Saturday, April 08, 2006

 

Good Year, if You're Pierre Dulaine

Having a film made about you, and your impact on society, is a rare thing indeed. So, it's quite amazing that within the span of just one year, dancer and teacher Pierre Dulaine now has two. Last year, the documentary sleeper hit Mad Hot Ballroom gave film audiences a glimpse into Dulaine's "Dancing Classrooms" -- an outreach program of ballroom dance classes for New York City public school children. The film showed how Dulaine's program not only taught children to dance, but also instilled a sense of self-confidence, teamwork, community pride, and accomplishment. Having met Dulaine, it's easy to see how he would be able to start such a program in NYC schools -- he has a very charismatic personality. Now, as Mad Hot Ballroom makes its way onto DVD, a fictional account of Dulaine's life and work, Take the Lead, has opened in theaters, with Antonio Banderas portraying Dulaine. Take the Lead might easily be dismissed as another one of Hollywood's "feel good" movies if it didn't have the weight of fact behind it. I encourage moviegoers to rent Mad Hot Ballroom before seeing Take the Lead, to help remove any of the cynicism which may creep up while watching a film which proposes the notion that teaching inner city school children how to dance can, in fact, help to change their lives. Perhaps what has led Hollywood to make two films about Dulaine and his work within one year is the very fact you simply can't make this stuff up -- convincingly. Well, you can try; but then cynical moviegoers would just dismiss it as Hollywood fakery. Take the Lead joins Lean on Me, and Stand and Deliver as films which show the importance of positively influencing young minds which might otherwise be under challenged, or simply lost in the system.

Comments:
So here is what is so remarkable about these films: they have made a difference in the world.
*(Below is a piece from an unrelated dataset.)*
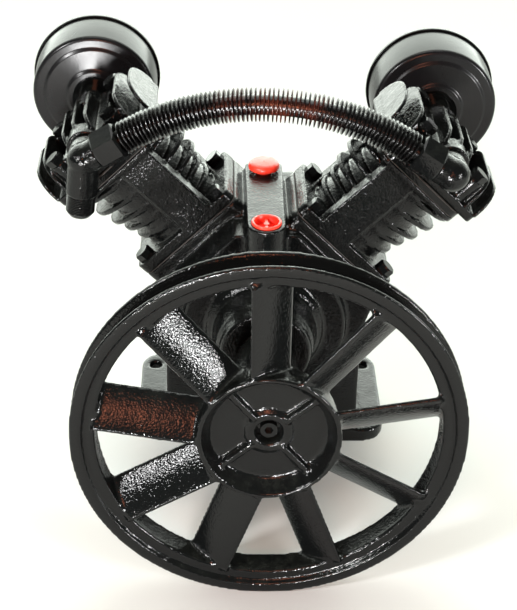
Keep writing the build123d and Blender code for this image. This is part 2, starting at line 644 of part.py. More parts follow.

These films have inspired individuals to replicate Mr. Dulaine's Dancing Classroom's program across the country. So while the films were certainly entertaining they showed people how they could make a difference in their own communities. All over the place, small dancing programs are popping up. Children are learning new skills and developing self esteem because someone saw one of these films and said "hey, we could do that here!" Their lives are different. Because someone saw a movie and it spurred them to action.